The whole point of this ceremony was to protect the holiness of the tabernacle. The deaths of the rebels would have ended up defiling the entire congregation. And their defilement posed a very real and present danger to the holiness of the tabernacle itself. But the death of the heifer was not meant for atonement. In other words, it’s death was not intended to cleanse from sin but to purify from defilement.
Notice the detailed instructions God provided for Aaron. First, the animal was to be slaughtered and some of its blood used as a cleansing agent.
Eleazar will take some of its blood on his finger and sprinkle it seven times toward the front of the Tabernacle. – Numbers 19:4 NLT
Eleazar was one of the four sons of Aaron and served as a priest alongside his father and brothers. His job was to supervise the entire process, ensuring that the remains of the heifer were taken outside the camp and burned. As the body was cremated, Eleazar was to add a stick of cedar, a hyssop branch, and some scarlet yarn.

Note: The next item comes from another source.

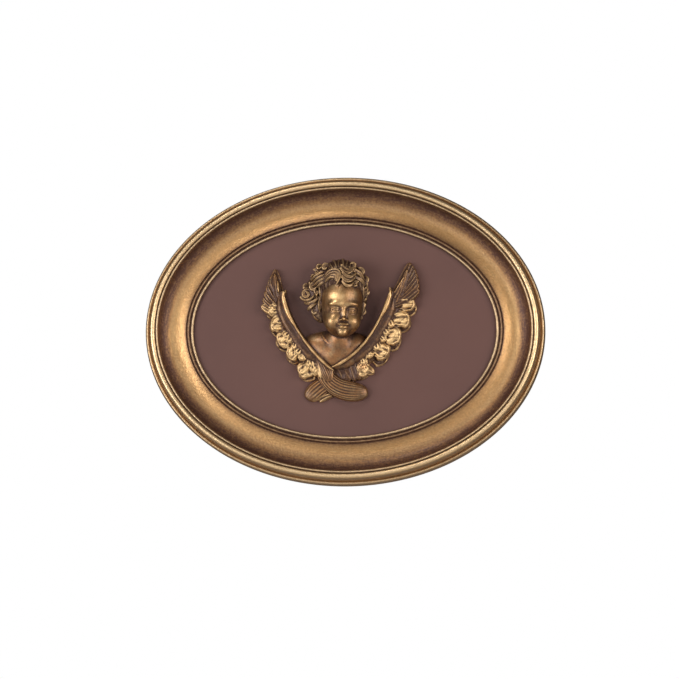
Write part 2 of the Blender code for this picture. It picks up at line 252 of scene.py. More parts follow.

“Cedar wood was not as subject to decay as most other woods and so represented the continuance of life. It was also aromatic when burnt and was probably either the common brown-berried cedar or the Phoenician juniper. Hyssop stood for purification from corruption, and the priests used it to apply blood, as in the Passover ritual. Scarlet wool symbolized the strong vital energy connected with blood (cf. Lev. 14:6). All of these elements combined to signify all that strengthened life. The person in charge added these elements to the heifer ashes as the heifer was burning.” – Thomas L. Constable, Notes on Numbers
The leftover ashes were to be collected and kept in a specific location outside the camp. All those involved in the sacrifice of the heifer were required to go through a special purification process before they could return to the camp. And the ashes were to be maintained for future purification of any who became defiled through contact with the dead. The ashes were to be mixed with water and used as a purifying agent. The death of the innocent and unblemished heifer was required for the cleansing properties of the water to be effective. The ashes mixed with water would provide purification from defilement and restore the guilty to a state of holiness. They could once again enter into the camp and enjoy access to the tabernacle and all the rites associated with it.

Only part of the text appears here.